Ce n’est pas à Paris même qu’il séjourne, mais à Saint-Cloud, dans une petite maison pleine de tableaux et de livres et que fréquentent assidûment de bons amis. L’amitié, une camaraderie cordiale et joyeuse, ont toujours été une condition de l’existence pour cet homme qui sait se donner avec une si aimable spontanéité. Aucun de nos poètes d’aujourd’hui n’a peut-être autant d’amis et de si bons amis. Rodin, Maeterlinck, Lemonnier, Meunier, André Gide, Vielé-Griffin, Carrière, Signac, Van Rysselberghe, tous ces hommes dont le talent s’est manifesté dans des créations originales, entretiennent ou ont entretenu avec lui des rapports intimes. C’est dans ce cercle restreint qu’il passe ses journées de Parisien ; il évite soigneusement ce qu’on nomme la société, et se tient à l’écart des salons où se font les réputations, où se débattent les intérêts commerciaux de l’art. Il est d’une extrême simplicité, et cette modestie l’a rendu toute sa vie indifférent aux succès matériels : jamais il n’a voulu changer sa manière de vivre, jamais il n’a connu le désir de briller et d’exciter l’envie. Alors que le succès troublait les autres, les aiguillonnait et les affolait, il a toujours poursuivi sa route avec un calme inébranlable. Il a travaillé, laissant son œuvre se développer lentement et d’elle-même. Aussi la gloire qu’il s’est acquise, par des efforts suivis et continus, n’a-t-elle pas été un poids trop lourd pour ses épaules. C’est un véritable plaisir de voir comment il a soutenu cette dernière et suprême épreuve, comment il a su la supporter sans faiblir, avec joie, mais sans orgueil.

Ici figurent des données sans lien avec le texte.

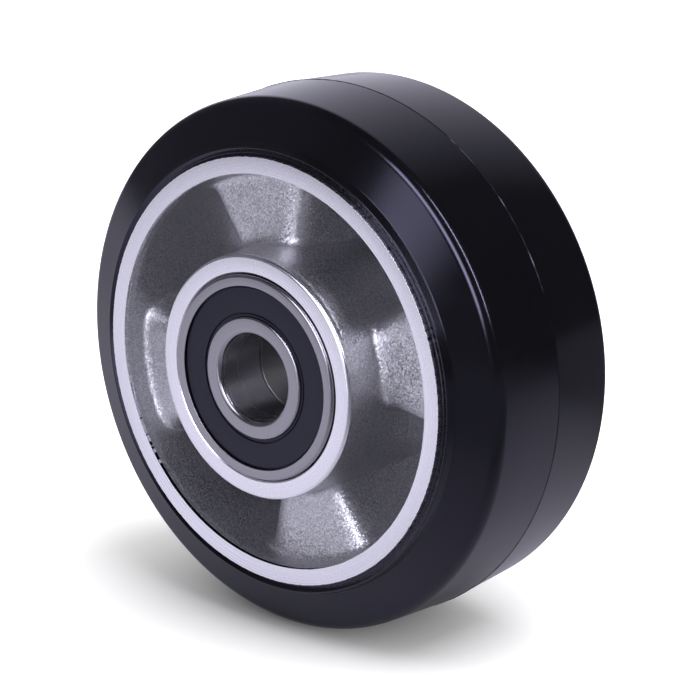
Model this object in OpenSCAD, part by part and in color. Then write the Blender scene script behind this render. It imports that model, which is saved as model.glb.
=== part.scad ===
// Trolley wheel: an elastic rubber tyre on a die-cast aluminium centre, which runs on two sealed
// deep groove ball bearings with a spacer tube between them. All lengths are in millimetres.
// The wheel spins about Y, its front face looks along -Y, and the origin is its middle.

/* [Wheel] */
// Tread diameter at the parting line
wheel_d = 125; // [115:1:150]
// Width across the two rim faces
rim_w = 50; // [46:1:56]
// Length of the hub over the bearing faces
hub_len = 60; // [58:1:70]

/* [Tyre] */
// Thickness of the rubber between the rim and the tread
tyre_wall = 13.5; // [11:0.5:15]
// Fall of each half of the tread towards its shoulder, in degrees
tread_draft = 3.6; // [1:0.2:6]
// Radius that rounds the shoulder
shoulder_round = 3; // [1.5:0.1:4]
// Depth of the shoulder's corner below the rim face
shoulder_drop = 5.8; // [4:0.1:8]
// Depth of the side wall's inner end below the rim face
sidewall_drop = 2.6; // [1.6:0.1:3.4]
// Depth of the rubber lip's face below the rim face
lip_drop = 0.4; // [0.1:0.1:0.8]
// Width of the rubber lip's face beside the rim
lip_w = 2.1; // [1.5:0.1:3]
// Widening of the lip from its face down to its foot
lip_flare = 0.5; // [0.2:0.1:1]
// Radius that rounds the lip's edge
lip_round = 0.4; // [0.2:0.05:0.6]

/* [Wheel centre] */
// Thickness of the rim at its face
rim_wall = 3.8; // [3:0.1:4.6]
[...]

La Belgique le célèbre aujourd’hui comme son plus grand poète. En France, c’est surtout la jeunesse qui vient à lui avec enthousiasme. Mais il est particulièrement sensible aux sympathies que son lyrisme a provoquées parmi les peuples étrangers, en Europe et même en Amérique. Il est fier d’avoir vu les petites rivalités nationales s’apaiser devant son œuvre, il est fier surtout d’avoir vu la jeunesse se ranger spontanément à ses côtés. Il a toujours porté aux jeunes un intérêt très vif, il a toujours accueilli et soutenu les débutants avec la plus grande bienveillance. Tout art étranger provoque en lui un enthousiasme passionné. Le sentiment suprême d’identité qui l’anime lui inspire une impartialité extrême dans ses admirations : c’est une joie véritable que de goûter avec lui des chefs-d’œuvre et de partager son exaltation.


On est quelque peu étonné du contraste apparent qui se révèle chez Verhaeren entre l’art poétique et l’art de la vie. Car jamais on n’imaginerait, à travers ce poète fervent, cet homme calme et bon. Son visage — qui tenta plus d’un peintre et plus d’un sculpteur — ne laisse transparaître que des passions et des extases : son front, sous ses boucles grisonnantes, est creusé par les sillons profonds que grava la crise d’autrefois. Sa moustache tombante, comme celle de Nietzsche, donne à sa physionomie un air de puissance et de gravité. La race forte où il puise son origine se manifeste dans son ossature saillante, dans ses lignes frustes, et plus encore peut-être dans sa démarche pesante et courbée, d’un rythme étrange : c’est la démarche grave du laboureur, qui semble scander les vers harmonieux du poète. Mais la bonté resplendit dans ses yeux couleur de mer, dont l’éclat n’a pas été altéré par la fatigue des années de fièvre ; la clarté, la fraîcheur de l’âme se révèlent dans ses gestes empreints d’une si franche cordialité. Son visage exprime la force, à première vue, mais cette force paraît bientôt maîtrisée par la bonté. Ainsi toute physionomie véritablement expressive trahit les sentiments intimes de l’homme.


Bien des gens analyseront un jour l’art de Verhaeren, qui a déjà séduit beaucoup d’esprits. Mais personne peut-être ne le goûtera autant que certains apprécient aujourd’hui l’art de sa vie : cette personnalité originale. Ceux-là l’aiment avec cette angoisse et cette joie qui nous attachent aux biens qu’on peut perdre et qu’on sait ne pas pouvoir remplacer. Tous les contrastes qui éclatent entre la modestie, la douceur, la cordialité de l’homme, et la violence, l’héroïsme, l’âpreté de son œuvre, s’accordent dans cette personnalité en une harmonieuse synthèse. L’Unité d’impression est chose qui se vit. Si l’on se retire, ou qu’on ferme un livre, après un entretien avec lui, on ressent une même joie intense, un enthousiasme égal, un pareil sentiment de bonheur qui fait paraître la vie plus pure, plus constante, plus éternelle. Cette impression de vie idéalisée par la ferveur et la bonté se dégage donc, également vive, de son œuvre et de sa propre existence. À son contact, l’être humain s’enrichit, les sentiments s’exaltent au souffle d’une passion ardente et joyeuse, et nous nous inclinons devant cet impératif suprême : la reconnaissance.